UFFICIO NAZIONALE PER L'EDUCAZIONE, LA SCUOLA E L'UNIVERSITÀ
DELLA CONFERENZA EPISCOPALE ITALIANA

Studenti afghani, possibile soluzione a giorni

E La Sapienza pensa di immatricolarne altri 40
31 Agosto 2021

Un misto di apprensione e speranza. È questo lo stato d’animo che domina la vicenda dei 118 studenti afghani dell’università La Sapienza di Roma bloccati a Kabul, a un passo dal salire su un volo diretto in Italia ma fermati dalla bomba esplosa nei pressi dell’aeroporto. Si tratta di 81 ragazze e 37 ragazzi (tutti di età compresa tra i 19 e i 22 anni) immatricolati nell’ateneo romano per frequentare in particolare il corso in “Global humanities”, in virtù di accordi internazionali che già in passato hanno consentito a studenti afgani di venire in Italia. Queste sono ore intense, e probabilmente decisive, dopo l’appello lanciato dal prorettore della Sapienza, Bruno Botta, che a sua volta aveva raccolto l’Sos proveniente da alcune studentesse afgane. Ieri Botta e una delegazione del suo ateneo hanno incontrato i rappresentanti della Farnesina che si occupano del caso. Nel gruppo bloccato presso l’aeroporto di Kabul probabilmente c’erano – ma le notizie sono ancora frammentarie – anche i familiari di alcuni docenti, con bambini al seguito.

Con un lavorìo diplomatico ma anche sotto traccia, per molti versi, giocoforza, ufficioso e fatto pure di contatti con afgani in Italia tenuti comprensibilmente segreti, si stanno battendo varie strade per sbloccare la situazione. La soluzione migliore resta ovviamente quella di riuscire ad imbarcare tutti su un aereo, con dei corridoi umanitari che potrebbero aprirsi tra 4-5 giorni. Ipotesi attorno alla quale stanno lavorando alcune organizzazioni, come la Comunità di Sant’Egidio. Tra l’altro, fanno notare a tal proposito dalla comunità di Trastevere, questi studenti hanno già un visto e quindi la situazione potrebbe sbloccarsi subito, in caso di decollo di altri aerei. C’è poi la possibilità che questi studenti dall’Afghanistan riescano a raggiungere via terra alcune nazioni confinanti e da qui tutto diventerebbe meno complicato.
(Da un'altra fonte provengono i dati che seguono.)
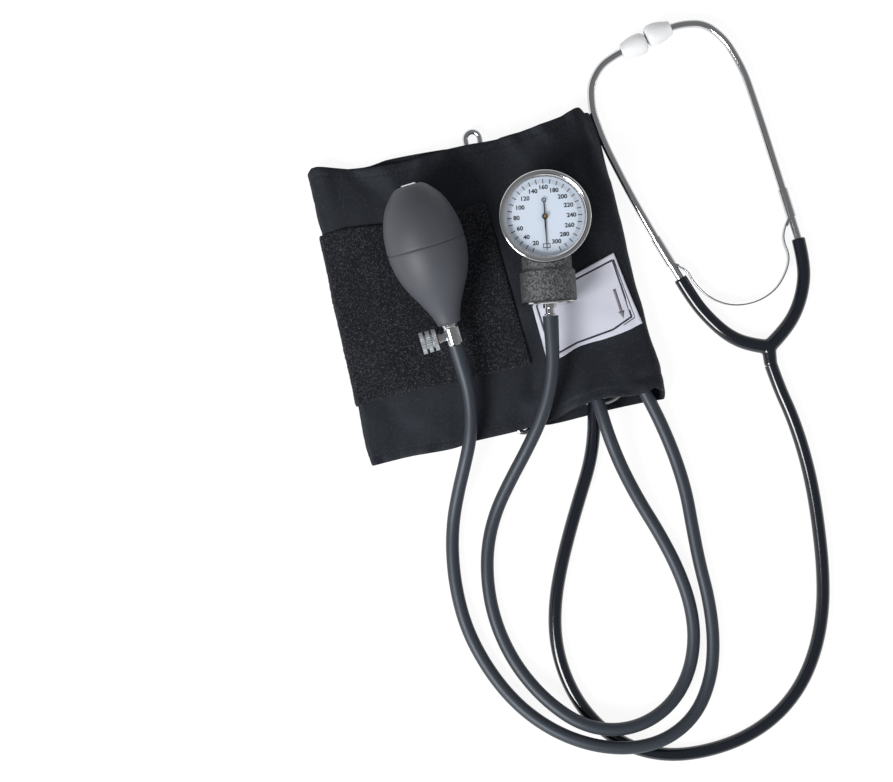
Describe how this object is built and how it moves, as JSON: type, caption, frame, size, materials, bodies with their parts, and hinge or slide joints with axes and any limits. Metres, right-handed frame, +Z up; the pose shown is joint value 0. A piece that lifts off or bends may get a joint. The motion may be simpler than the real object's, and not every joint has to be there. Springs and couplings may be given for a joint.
{
  "type": "aneroid sphygmomanometer",
  "caption": "Folded arm cuff with ring closure, squeeze bulb with release valve, round dial pressure gauge, air hoses and an attached binaural stethoscope.",
  "frame": {"origin": "middle of the folded cuff's underside, on the surface that the object lies on", "axes": "+X along the folded cuff towards the stethoscope, +Y across the cuff towards the ear tips, +Z up"},
  "size_m": [0.2502, 0.3838, 0.0503],
  "materials": {
    "nylon_cloth": "black woven nylon, satin",
    "loop_pile": "black loop pile",
    "hook_tape": "black hook tape",
    "label_satin": "white satin",
    "bladder_rubber": "matte moulded rubber",
    "bulb_rubber": "matte moulded rubber",
    "hose_rubber": "satin extruded rubber",
    "sound_vinyl": "glossy soft vinyl",
    "chrome": "polished nickel chrome plate",
    "case_paint": "grey wrinkle enamel",
    "dial_enamel": "pale enamel with printed scale",
    "pointer_black": "black enamel",
    "crystal": "clear",
    "brass": "turned",
    "spring_steel": "bright strip",
    "ear_tip_soft": "translucent white",
    "diaphragm_film": "stiff film"
  },
  "bodies": {
    "cuff_and_gauge": {"cuff_sleeve": "nylon_cloth", "cuff_tail": "nylon_cloth", "pile_patch": "loop_pile", "hook_patch": "hook_tape", "cuff_label": "label_satin", "bladder": "bladder_rubber", "bladder_port_bulb": "bladder_rubber", "bladder_port_gauge": "bladder_rubber", "gauge_case": "case_paint", "gauge_bezel": "chrome", "gauge_crystal": "crystal", "crystal_gasket": "bladder_rubber", "gauge_dial": "dial_enamel", "movement_plate": "brass", "bridge_plate": "brass", "movement_pillars": "brass", "bridge_screws": "spring_steel", "hairspring": "spring_steel", "spring_stud": "brass", "capsule": "brass", "capsule_seat": "brass", "base_plate": "chrome", "gauge_nipple": "chrome", "gauge_hook": "chrome", "hook_rivets": "spring_steel", "bulb": "bulb_rubber", "inlet_valve_seat": "chrome", "release_valve_body": "chrome", "release_gland": "chrome", "bulb_tube": "hose_rubber", "gauge_tube": "hose_rubber", "stethoscope_tube": "sound_vinyl", "ear_tube_left": "chrome", "ear_tip_left": "ear_tip_soft", "spring_sleeve_left": "chrome", "leaf_spring": "spring_steel", "y_arm_left": "sound_vinyl", "y_arm_right": "sound_vinyl", "y_junction": "sound_vinyl", "chestpiece_body": "chrome", "chestpiece_rim": "chrome", "chestpiece_diaphragm": "diaphragm_film", "chestpiece_stem": "chrome"},
    "ring": {"cuff_ring": "chrome"},
    "pointer_group": {"pointer": "pointer_black", "pointer_hub": "brass", "pointer_arbor": "brass"},
    "sector": {"sector_gear": "brass"},
    "capsule_pin": {"push_pin": "spring_steel"},
    "inlet_ball": {"inlet_check_ball": "spring_steel"},
    "outlet_ball": {"outlet_check_ball": "spring_steel"},
    "release_slide": {"release_seal": "bladder_rubber"},
    "release_screw": {"release_stem": "brass", "release_knob": "chrome"},
    "right_ear": {"ear_tube_right": "chrome", "ear_tip_right": "ear_tip_soft", "spring_sleeve_right": "chrome"}
  },
  "joints": [
    {"name": "ring_float", "type": "slide", "parent": "cuff_and_gauge", "child": "ring", "axis": [0.0493, 0.9988, 0], "range_m": [-0.001, 0.001]},
    {"name": "sector_turn", "type": "hinge", "parent": "cuff_and_gauge", "child": "sector", "pos_m": [0.03376, 0.01237, 0.0275], "axis": [0, 0, 1], "range_deg": [0, 33.86]},
    {"name": "pointer_turn", "type": "hinge", "parent": "cuff_and_gauge", "child": "pointer_group", "pos_m": [0.0383, 0.0248, 0.0323], "axis": [0, 0, -1], "range_deg": [0, 338.7], "deforming": ["hairspring"]},
    {"name": "capsule_push", "type": "slide", "parent": "cuff_and_gauge", "child": "capsule_pin", "axis": [0.1564, 0.9877, 0], "range_m": [0, 0.00155], "deforming": ["capsule"]},
    {"name": "inlet_ball_lift", "type": "slide", "parent": "cuff_and_gauge", "child": "inlet_ball", "axis": [0.0636, -0.9913, -0.115], "range_m": [0, 0.0008]},
    {"name": "outlet_ball_lift", "type": "slide", "parent": "cuff_and_gauge", "child": "outlet_ball", "axis": [0.0636, -0.9913, -0.115], "range_m": [0, 0.0008]},
    {"name": "release_screw_lift", "type": "slide", "parent": "cuff_and_gauge", "child": "release_slide", "axis": [-0.998, -0.064, 0], "range_m": [0, 0.00106]},
    {"name": "release_knob_turn", "type": "hinge", "parent": "release_slide", "child": "release_screw", "pos_m": [-0.02081, -0.02291, 0.0237], "axis": [-0.998, -0.064, 0], "range_deg": [0, 540]},
    {"name": "right_ear_swing", "type": "hinge", "parent": "cuff_and_gauge", "child": "right_ear", "pos_m": [0.1295, -0.0415, 0.0036], "axis": [0, 0, -1], "range_deg": [0, 30], "stiffness_Nm_per_rad": 0.3, "deforming": ["leaf_spring", "y_arm_right"]}
  ],
  "couplings": [
    {"joint": "sector_turn", "follows": "capsule_push", "rad_per_m": 382.26},
    {"joint": "pointer_turn", "follows": "capsule_push", "rad_per_m": 3822.6},
    {"joint": "release_screw_lift", "follows": "release_knob_turn", "m_per_rad": 0.00011141}
  ]
}
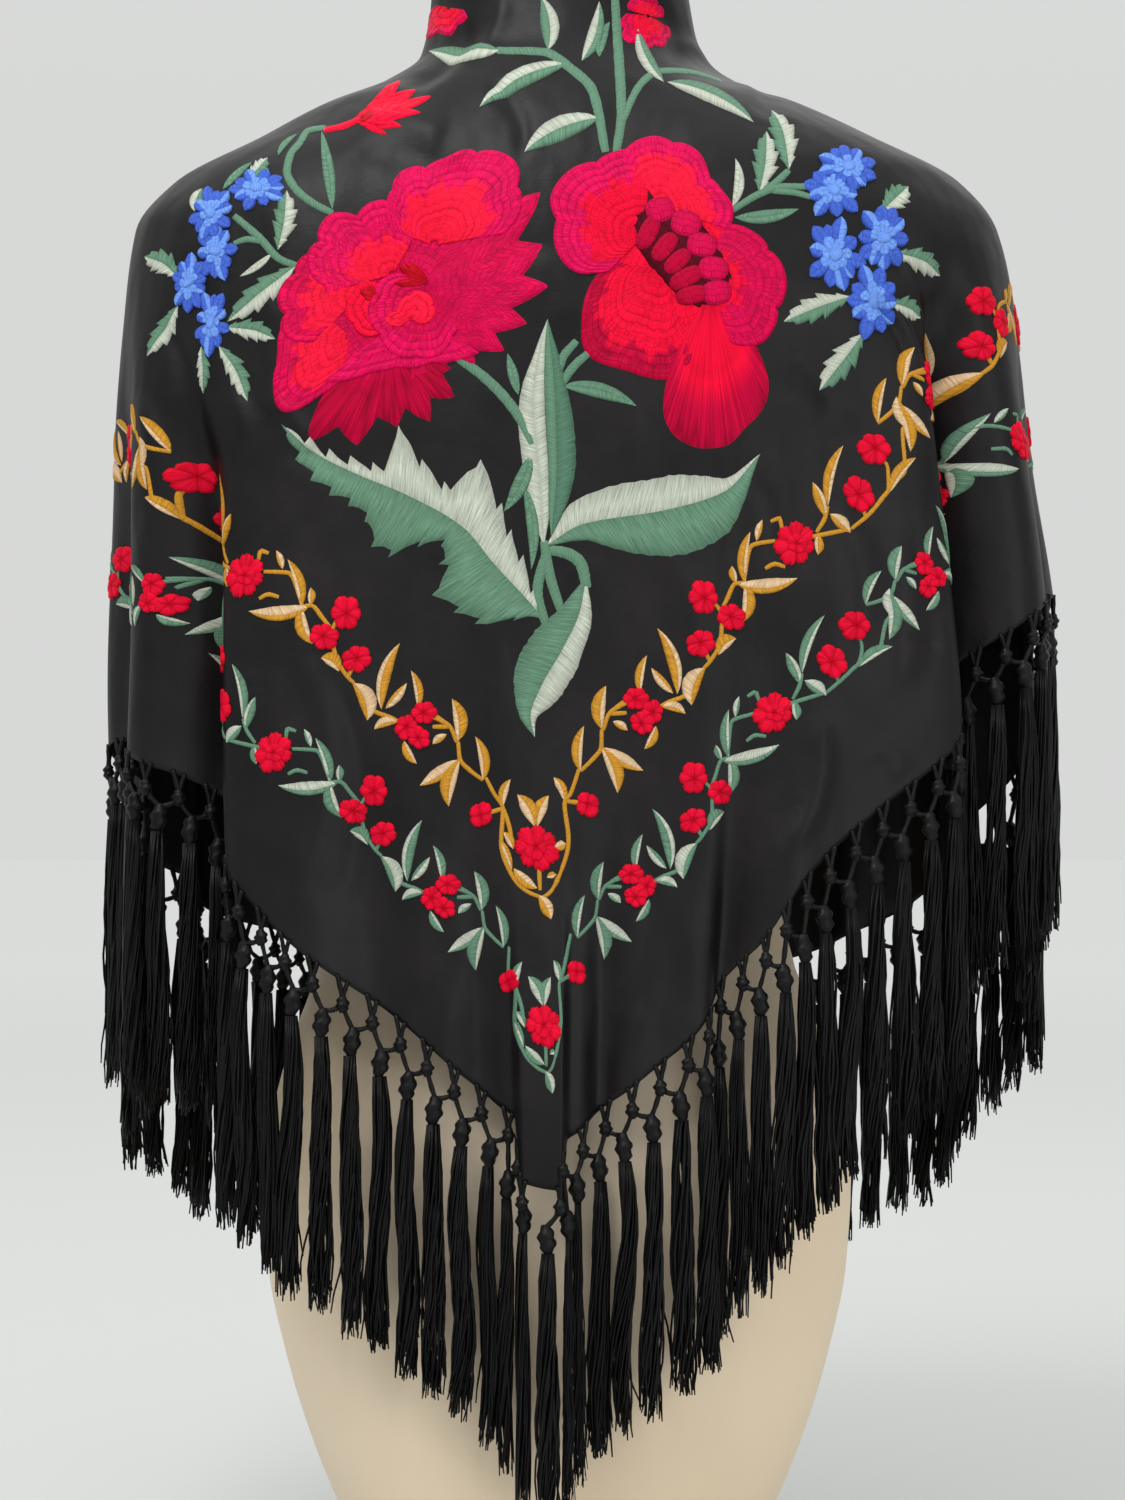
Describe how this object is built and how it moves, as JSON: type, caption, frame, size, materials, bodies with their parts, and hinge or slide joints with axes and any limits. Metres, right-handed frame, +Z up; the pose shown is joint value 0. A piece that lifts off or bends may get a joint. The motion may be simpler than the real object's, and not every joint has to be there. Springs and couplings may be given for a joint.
{
  "type": "flamenco shawl on a limbless dress form",
  "caption": "Triangular embroidered shawl with a knotted net fringe, worn cape-like round the shoulders of a limbless dress form, seen from behind.",
  "frame": {"origin": "middle of the dress form's flat underside, where it stands", "axes": "+Z up; the displayed back of the shawl faces -Y and the open front edges hang at +Y; +X is to the right as seen from behind"},
  "size_m": [0.551, 0.3039, 0.962],
  "materials": {
    "shawl_cloth": "black crepe with a soft satin sheen, embroidered in padded satin stitch",
    "fringe_cord": "black silky twisted cord, knotted by hand into a net and left loose as tassels",
    "form_shell": "smooth matt warm beige shell"
  },
  "bodies": {
    "root": {"dress_form": "form_shell", "shawl_cloth": "shawl_cloth", "fringe_left": "fringe_cord", "fringe_right": "fringe_cord"}
  },
  "joints": []
}
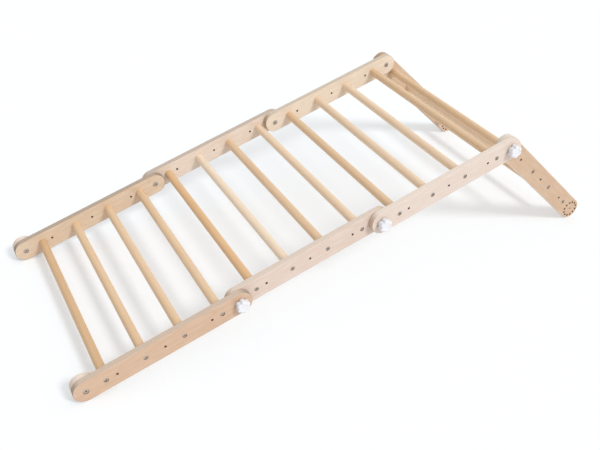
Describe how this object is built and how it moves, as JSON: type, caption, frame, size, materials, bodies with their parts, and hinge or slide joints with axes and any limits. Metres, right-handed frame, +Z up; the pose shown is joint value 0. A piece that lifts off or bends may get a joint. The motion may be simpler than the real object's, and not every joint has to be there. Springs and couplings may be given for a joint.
{
  "type": "folding climbing triangle",
  "caption": "Folding wooden climbing frame for small children: ladder panels pinned end to end with index rings and grip knobs, set as a long ramp with a folded leg.",
  "frame": {"origin": "on the floor, midway between the ramp's foot and the leg's foot and between the two sides", "axes": "+X along the floor from the ramp's foot towards the leg, +Z up, -Y towards the side that the picture shows nearest"},
  "size_m": [1.6524, 0.7296, 0.383],
  "materials": {
    "plywood": "satin lacquer over birch plywood",
    "beech": "satin lacquer over turned beech",
    "steel": "bright zinc plate",
    "white_plastic": "moulded, fine satin"
  },
  "bodies": {
    "panel_a": {"rail_a_near": "plywood", "rail_a_far": "plywood", "rung_a1": "beech", "rung_a2": "beech", "rung_a3": "beech", "rung_a4": "beech", "rung_screws_a": "steel", "index_pins_a_near": "steel", "index_pins_a_far": "steel", "foot_disc_near": "plywood", "foot_disc_far": "plywood", "foot_bolt_near": "steel", "foot_bolt_far": "steel", "foot_nut_near": "steel", "foot_nut_far": "steel", "pivot_bolt_ab_far": "steel"},
    "panel_b": {"rail_b_near": "plywood", "rail_b_far": "plywood", "rung_b1": "beech", "rung_b2": "beech", "rung_b3": "beech", "rung_b4": "beech", "rung_screws_b": "steel", "pivot_bolt_ab_near": "steel", "pivot_bolt_bc_near": "steel"},
    "panel_c": {"rail_c_near": "plywood", "rail_c_far": "plywood", "rung_c1": "beech", "rung_c2": "beech", "rung_c3": "beech", "rung_c4": "beech", "rung_screws_c": "steel", "index_pins_c_near": "steel", "index_pins_c_far": "steel", "pivot_bolt_bc_far": "steel", "pivot_bolt_cd_far": "steel"},
    "panel_d": {"rail_d_near": "plywood", "rail_d_far": "plywood", "rung_d1": "beech", "rung_d2": "beech", "rung_d3": "beech", "rung_d4": "beech", "rung_screws_d": "steel", "pivot_bolt_cd_near": "steel"},
    "knob_ab_near": {"knob_ab_near": "white_plastic"},
    "knob_ab_far": {"knob_ab_far": "white_plastic"},
    "knob_bc_near": {"knob_bc_near": "white_plastic"},
    "knob_bc_far": {"knob_bc_far": "white_plastic"},
    "knob_cd_near": {"knob_cd_near": "white_plastic"},
    "knob_cd_far": {"knob_cd_far": "white_plastic"}
  },
  "joints": [
    {"name": "hinge_ab", "type": "hinge", "parent": "panel_a", "child": "panel_b", "pos_m": [-0.3661, 0, 0.13869], "axis": [0, 1, 0], "range_deg": [-120, 120]},
    {"name": "hinge_bc", "type": "hinge", "parent": "panel_b", "child": "panel_c", "pos_m": [0.06102, 0, 0.24437], "axis": [0, -1, 0], "range_deg": [-120, 120]},
    {"name": "hinge_cd", "type": "hinge", "parent": "panel_c", "child": "panel_d", "pos_m": [0.48814, 0, 0.35005], "axis": [0, 1, 0], "range_deg": [-180, 60]},
    {"name": "turn_ab_near", "type": "hinge", "parent": "panel_b", "child": "knob_ab_near", "pos_m": [-0.3661, -0.3548, 0.13869], "axis": [0, -1, 0], "continuous": true},
    {"name": "turn_ab_far", "type": "hinge", "parent": "panel_a", "child": "knob_ab_far", "pos_m": [-0.3661, 0.3548, 0.13869], "axis": [0, 1, 0], "continuous": true},
    {"name": "turn_bc_near", "type": "hinge", "parent": "panel_b", "child": "knob_bc_near", "pos_m": [0.06102, -0.3548, 0.24437], "axis": [0, -1, 0], "continuous": true},
    {"name": "turn_bc_far", "type": "hinge", "parent": "panel_c", "child": "knob_bc_far", "pos_m": [0.06102, 0.3548, 0.24437], "axis": [0, 1, 0], "continuous": true},
    {"name": "turn_cd_near", "type": "hinge", "parent": "panel_d", "child": "knob_cd_near", "pos_m": [0.48814, -0.3548, 0.35005], "axis": [0, -1, 0], "continuous": true},
    {"name": "turn_cd_far", "type": "hinge", "parent": "panel_c", "child": "knob_cd_far", "pos_m": [0.48814, 0.3548, 0.35005], "axis": [0, 1, 0], "continuous": true}
  ]
}
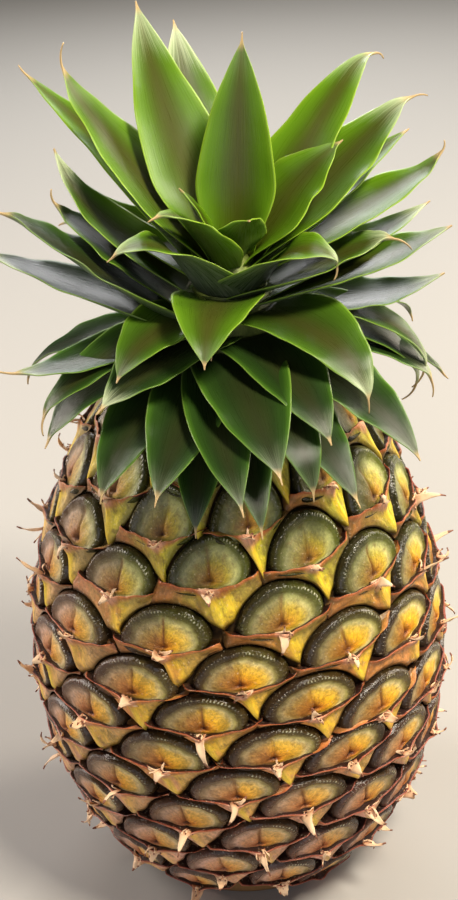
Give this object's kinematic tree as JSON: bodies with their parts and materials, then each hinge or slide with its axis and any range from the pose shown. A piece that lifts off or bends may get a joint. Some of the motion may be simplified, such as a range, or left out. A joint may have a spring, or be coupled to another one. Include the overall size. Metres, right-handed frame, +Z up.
{
  "type": "pineapple",
  "caption": "Whole fresh pineapple standing on its trimmed base: barrel-shaped fruit with spiralling eyes and thorny bracts, and a leafy crown.",
  "frame": {"origin": "centre of the flat trimmed base, on the surface the fruit stands on", "axes": "+Z up the core to the crown, -Y towards the front, +X to the viewer's right"},
  "size_m": [0.1368, 0.1414, 0.2641],
  "materials": {
    "rind": "satin, waxy eyes over dry bracts",
    "collar_leaf": "satin, waxy",
    "crown_leaf": "satin, waxy",
    "young_leaf": "satin, waxy",
    "stalk": "matt, dry cut"
  },
  "bodies": {
    "root": {"fruit": "rind", "stalk_end": "stalk", "crown_stem": "young_leaf", "leaf_01": "collar_leaf", "leaf_02": "collar_leaf", "leaf_03": "collar_leaf", "leaf_04": "collar_leaf", "leaf_05": "collar_leaf", "leaf_06": "collar_leaf", "leaf_07": "collar_leaf", "leaf_08": "collar_leaf", "leaf_09": "collar_leaf", "leaf_10": "collar_leaf", "leaf_11": "collar_leaf", "leaf_12": "collar_leaf", "leaf_13": "collar_leaf", "leaf_14": "collar_leaf", "leaf_15": "collar_leaf", "leaf_16": "collar_leaf", "leaf_17": "collar_leaf", "leaf_18": "collar_leaf", "leaf_19": "collar_leaf", "leaf_20": "collar_leaf", "leaf_21": "collar_leaf", "leaf_22": "crown_leaf", "leaf_23": "crown_leaf", "leaf_24": "crown_leaf", "leaf_25": "crown_leaf", "leaf_26": "crown_leaf", "leaf_27": "crown_leaf", "leaf_28": "crown_leaf", "leaf_29": "crown_leaf", "leaf_30": "crown_leaf", "leaf_31": "crown_leaf", "leaf_32": "crown_leaf", "leaf_33": "crown_leaf", "leaf_34": "crown_leaf", "leaf_35": "crown_leaf", "leaf_36": "crown_leaf", "leaf_37": "crown_leaf", "leaf_38": "crown_leaf", "leaf_39": "crown_leaf", "leaf_40": "crown_leaf", "leaf_41": "crown_leaf", "leaf_42": "crown_leaf", "leaf_43": "crown_leaf", "leaf_44": "crown_leaf", "leaf_45": "crown_leaf", "leaf_46": "crown_leaf", "leaf_47": "crown_leaf", "leaf_48": "crown_leaf", "leaf_49": "crown_leaf", "leaf_50": "crown_leaf", "leaf_51": "crown_leaf", "leaf_52": "crown_leaf", "leaf_53": "crown_leaf", "leaf_54": "crown_leaf", "leaf_55": "crown_leaf", "leaf_56": "crown_leaf", "leaf_57": "crown_leaf"}
  },
  "joints": []
}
C’è però da considerare, come in effetti è stato accertato anche dagli operatori dell’università romana che stanno seguendo l’evolversi della situazione, che la maggior parte degli studenti provengono dalla zona di Herat e che, qualora abbiano deciso di tornare indietro, il nuovo viaggio verso Kabul non sarebbe così scontato. E va aggiunto che il numero degli studenti afgani che La Sapienza si prepara ad accogliere potrebbe salire, visto che l’ateneo romano si è detto pronto a rivalutare il curricula di altri 40 ragazzi, precedentemente non accettati, per riconsiderare la possibilità di una ammissione tardiva. «Siamo speranzosi che si aprano dei corridoi umanitari per portare in Italia i nostri studenti», ha detto la rettrice Antonella Polimeni. «Siamo in stretto collegamento con la Farnesina e gli altri ministeri interessati, speriamo di avere aggiornamenti al più presto. Tutta la comunità universitaria romana e nazionale segue con grande attenzione la vicenda, non ho dubbi che verrà fatto il massimo». Circostanza quest’ultima garantita anche da Cristina Messa, ministro dell’Università.

La grande solidarietà della comunità accademica e scientifica italiana è dimostrata anche dall’iniziativa di 400 ricercatori del Cnr che hanno sollecitato l’attivazione di tutti i canali diplomatici utili a far venire in Italia ricercatori e studenti di varie discipline «pronti ad accoglierli presso i nostri 90 Istituti in tutta Italia », come afferma Patrizia Lavia, tra i promotori dell’iniziativa, e con la presidente del Cnr, Maria Chiara Carrozza, in contatto con i ministeri dell’Università e della Ricerca «per valutare tutte le azioni possibili e per offrire il nostro contributo».